Bei durchwachsenem Wetter nehmen wir den Weg hoch zum Kamm in Angriff,
um dort entlang den Gipfel des Negoiu zu erreichen.
Es bleibt kalt und neblig; der Weg wird mit Eisenklammern und Stahlseilen teilweise
zum Klettersteig.
Aber wir schaffen es und stehen am Nachmittag auf dem zweithöchsten Gipfel Rumäniens.
Zurück an der Hütte am Bilea-See, trennen sich Karsten und Gunnar wieder von uns -
sie wollen noch am gleichen Abend weiter und wieder ins Tal fahren.
Wir dagegen bleiben; und derweil zieht ein Gewitter auf, dazu kommt Sturm.

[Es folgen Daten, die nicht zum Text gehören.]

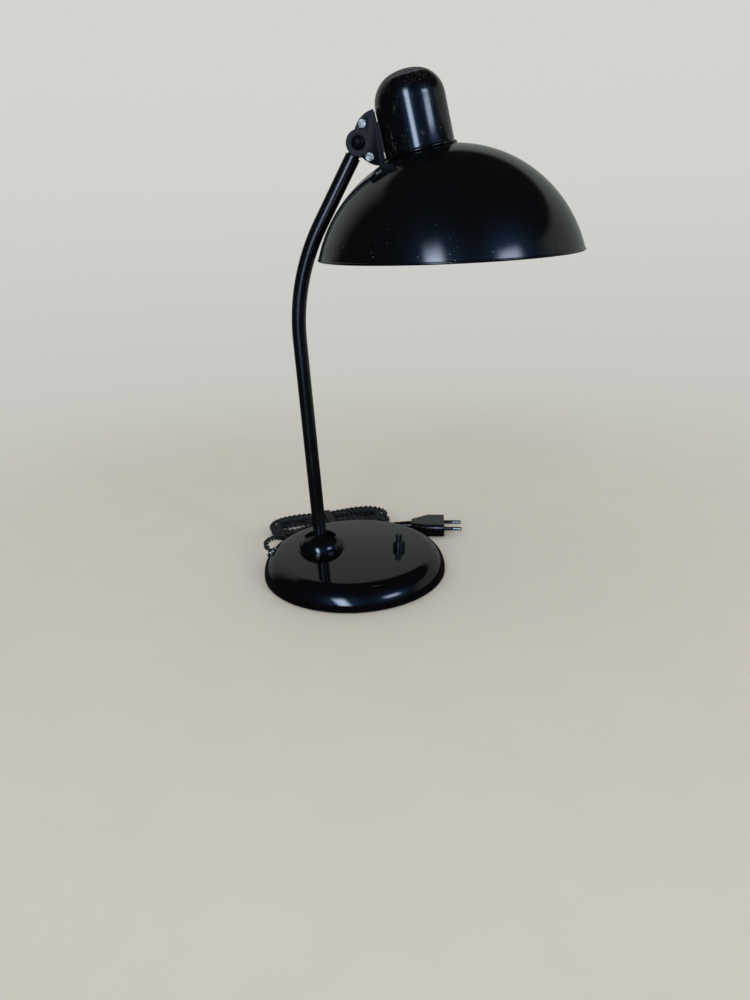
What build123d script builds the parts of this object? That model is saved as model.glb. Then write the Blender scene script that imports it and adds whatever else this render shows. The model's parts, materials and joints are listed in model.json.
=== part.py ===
"""Desk lamp with a domed steel base, a bent tube arm, a tilting dome shade and a free cord.

Frame: millimetres, +Z up, origin at the centre of the base on the surface it stands on.
+X points from the arm's joint to the switch, and the lamp is even about the XZ plane.
"""
import os
from math import asin, atan2, cos, degrees, hypot, pi, radians, sin, sqrt, tan

from build123d import *

os.makedirs("parts", exist_ok=True)

# ------------------------------------------------------------------ clearances
RUN_GAP = 0.05          # radial gap of a pin or shaft that turns in its hole
FACE_GAP = 0.1          # gap between flat faces that slide on each other
FREE_GAP = 0.3          # gap between curved faces of pieces that only pass by

# ------------------------------------------------------------------ base
BASE_RADIUS = 89.5
BASE_HEIGHT = 25.0      # top of the dome above the surface
BASE_SHOULDER = 19.0    # radius of the rounded edge
BASE_EDGE = 3.0         # height at which the rounded edge starts
BASE_WALL = 1.5
BASE_LIFT = 1.0         # the shell's foot hangs this far above the surface
PAD_THICKNESS = 1.5
PAD_INSET = 5.0
PLATE_THICKNESS = 1.5
WEIGHT_RADIUS = 76.0
WEIGHT_THICKNESS = 13.0
POCKET_GAP = 3.0        # room round the joint and the switch in the weight
CHANNEL_HALF = 12.0     # half the width of the cord's channel in the weight
WIRE_CHANNEL_HALF = 5.0
POST_COUNT = 4
POST_CIRCLE = 55.0      # radius of the circle of posts
POST_RADIUS = 5.5
BASE_SCREW_RADIUS = 2.5
BASE_SCREW_HEAD = 5.0
BASE_SCREW_SLOT = 1.2

# ------------------------------------------------------------------ joint of arm and base
JOINT_X = -32.5         # where the joint sits on the dome
JOINT_HOLE = 16.0       # radius of the hole in the shell
COVER_RADIUS = 22.0
COVER_HEIGHT = 16.0
COVER_SHOULDER = 12.0
COVER_WALL = 1.2
COVER_FLANGE_RADIUS = 23.3
COVER_FLANGE = 1.0
COVER_SLOT_GAP = 0.6    # gap beside the tube in the slot
COVER_SLOT_END = 1.5    # gap that the fully tilted tube leaves at the end of the slot
FORK_PLATE_RADIUS = 19.5
FORK_PLATE = 2.0
FORK_EAR = 2.8          # thickness of each ear
FORK_EAR_HALF = 6.0     # half the ear's width
FORK_EAR_DROP = 11.0
FORK_SLOT = 9.7         # half the length of the slot in the fork's plate
PIVOT_DROP = 5.0        # the tilt pin lies this far under the dome's surface
PIVOT_RADIUS = 2.5
PIVOT_HEAD_RADIUS = 4.2
PIVOT_HEAD = 2.0
PIVOT_NUT = 2.2
JOINT_CLAMP_RADIUS = 21.0
JOINT_CLAMP = 1.3
JOINT_WASHER = 0.3
JOINT_SCREW_AT = 12.6   # distance of the two joint screws from the joint's axis
JOINT_SCREW_RADIUS = 1.25
JOINT_SCREW_HEAD = 2.3
JOINT_SCREW_HEAD_HEIGHT = 1.2
JOINT_SCREW_SLOT = 0.7
JOINT_SCREW_TAIL = 0.4  # end of the screw below the clamp
JOINT_SPACER_WALL = 1.2
CLAMP_SIDE_GAP = 1.8    # room beside the fork's ears in the clamp's window
CLAMP_END_GAP = 2.2     # room beyond the pivot nut in the clamp's window
TILT_LIMIT = 20.0       # degrees each way that the arm tilts

# ------------------------------------------------------------------ arm
TUBE_RADIUS = 6.35      # half-inch tube
TUBE_WALL = 1.0
ARM_LOWER = 255.3       # joint on the dome to the corner of the bend
ARM_UPPER = 122.0       # corner of the bend to the head's hinge
ARM_BEND = 32.4         # degrees
ARM_BEND_RADIUS = 180.0
FOOT_EYE_RADIUS = 5.8
FOOT_EYE_HALF = 6.7     # half the eye's width
FOOT_NECK_RADIUS = 5.7
SPIGOT_DEPTH = 20.0
TUBE_FOOT_GAP = 7.5     # tilt pin to the lower end of the tube
ARM_FLEX_RADIUS = 2.6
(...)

Unbeständiges Wetter ist im Fagarash nichts Ungewöhnliches,
ich hatte bereits früher Schnee und Sturm im Hochsommer in dieser Gegend erlebt.
In unserem Fichtelberg-Zelt harren wir aus, während ringsum die Wassermassen in den
Talkessel stürzen.
Zum Glück war das Zelt neu und blieb dicht, selbst als ganze Bäche direkt unter
und hinwegströmten und wir wie auf einem Wasserbett schaukelten ...
3 km
"Cabana Bilea Lake"
ist die Berghütte am (bzw. im) Bilea-See direkt am Paß.
Auch wer zeltete, fand sich bei dem herrschenden Wetter im Aufenthaltsraum der Hütte ein.
Selten habe ich ein dermaßen geborgenes Gefühl gehabt.
Bergwanderer, Durchgangs-Touristen und Einheimische saßen an kleinen quadratischen Tischen,
hatten ihre Vorräte mit, begannen zu essen oder spielten Karten oder tauschten sich über ihre
Erfahrungen bezüglich Haltbarmachung von Schwarzbrot auf der Reise aus.
Erleuchtet war der Raum mit einer einzelnen Glühbirne, die von der Decke herunterhing;
und es gab zwei Luken: an einer wurden Getränke verkauft - normalerweise nahm man "sto gramm"
des einheimischen Schnapses - und an der anderen konnte man Bratkartoffeln mit gebratener Wurst bestellen -
ein für die damalige Zeit in Rumänien völlig unerwarteter Luxus.